The unexpected has the potential to trigger some new thought, connection, approach to a subject.I hate to see that potential driven out by too much 'professionalism'.
- Sarah Griswold

Linda said...

Sarah--nothing like thinking about work when you wake up! I agree, it's a very tricky balance because that serendipity of discovering objects and meaning is still such a strong part of museum visits. I'd argue though, against multiples, and do really think that it also now, a question of resources--space, time, finances. A balance for sure, and I appreciate any museum who's thoughtful about the process (and by saying we take everything because we don't want to say no doesn't quality as thoughtful to me :)

Sarah Griswold said...

Linda, I agree - I just get concerned when a great idea is imperfectly or unimaginatively understood, and things are lost because of it. My metaphor for that is the exquisiteness of pure Bau Haus architecture which in the hands of lesser practitioners, not understanding the principles behind it, is guilty of so much blight on our landscape.

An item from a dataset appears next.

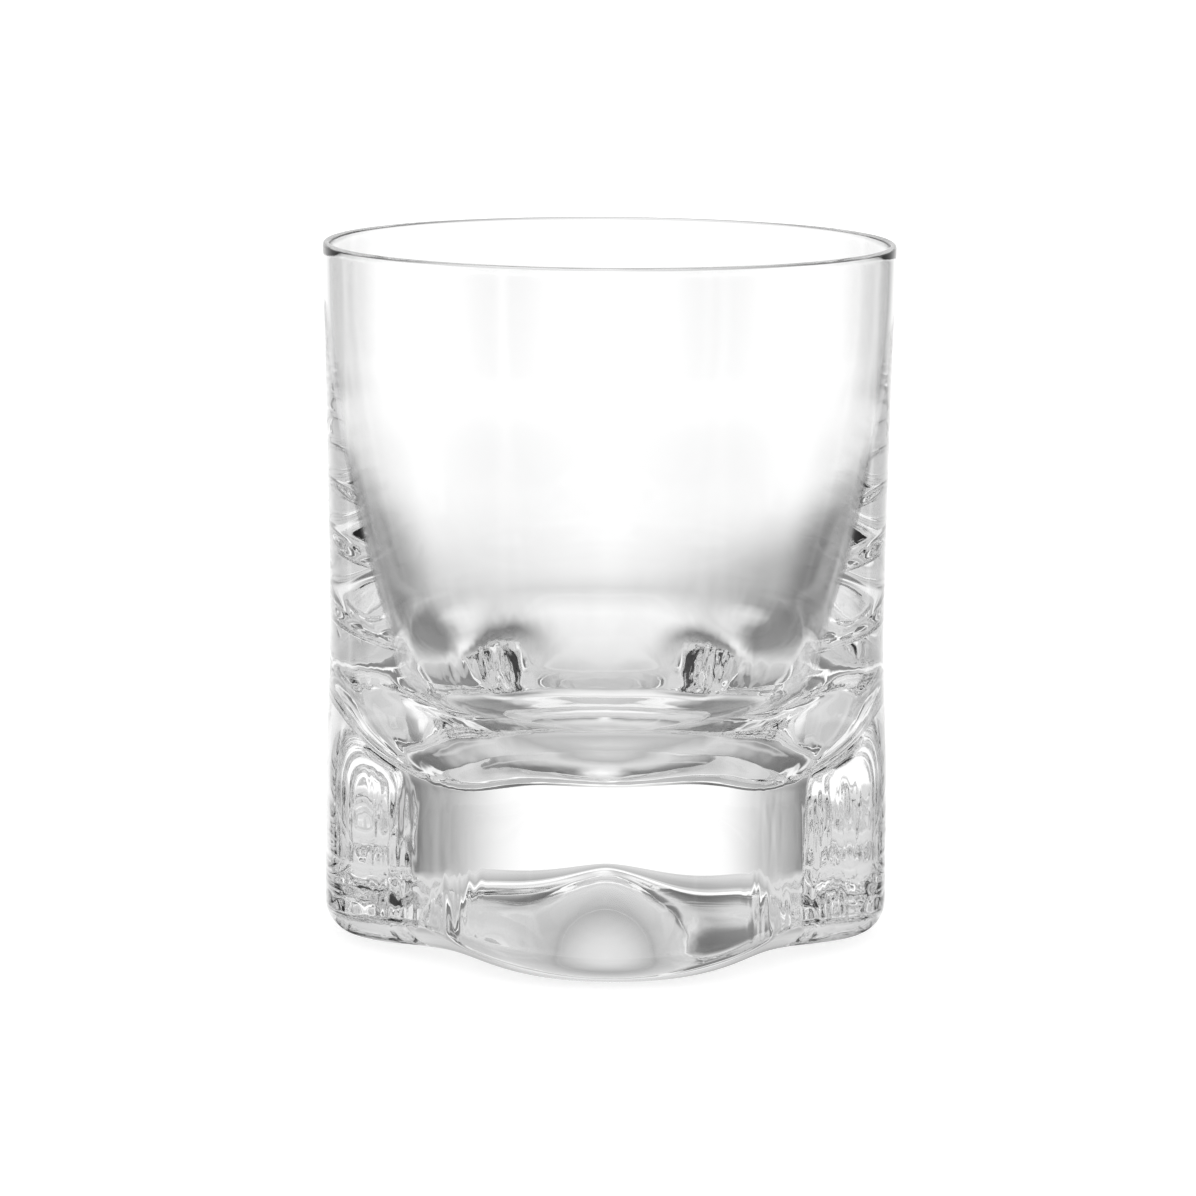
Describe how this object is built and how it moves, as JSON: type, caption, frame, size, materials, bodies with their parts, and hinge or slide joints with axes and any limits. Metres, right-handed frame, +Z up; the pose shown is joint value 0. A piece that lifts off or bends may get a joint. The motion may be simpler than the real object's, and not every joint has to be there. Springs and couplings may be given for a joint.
{
  "type": "whiskey tumbler",
  "caption": "Clear glass whiskey tumbler with a round thin lip, a bowl-floored cavity and a heavy solid base drawn in on the diagonals to a soft lobed block.",
  "frame": {"origin": "centre of the underside, on the plane that the glass stands on", "axes": "+Z up along the axis of the glass towards the lip, -Y towards the lobe that faces the viewer, +X to the viewer's right"},
  "size_m": [0.078, 0.078, 0.095],
  "materials": {
    "clear_glass": "gloss"
  },
  "bodies": {
    "root": {"tumbler_glass": "clear_glass"}
  },
  "joints": []
}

Speaking to your point on multiples, (and implicitly interpretation and narrative) I recently came across the following in my family's papers. As a young banker in training, my father took an extended tour of industrial sites all across the eastern third of the USA in 1937. One of their stops was Dearborn, Michigan, and they visited Greenfield Village. Later in life my father became a passionate advocate for historic preservation and worked tirelessly to ensure that our heritage & treasures are preserved. He had this, however, to say about museums: "For myself, I think it admirable that these things have been preserved but museums as a whole go against my grain and I would rather visit the natural surroundings...It does not take long for me to discover that I am surfeited with a repetition of some instrument of agriculture which is shown in dozens of forms. The spirit behind Greenfield, admirable as it may be, does not appeal to my imagination in any degree like that experienced at Williamsburg."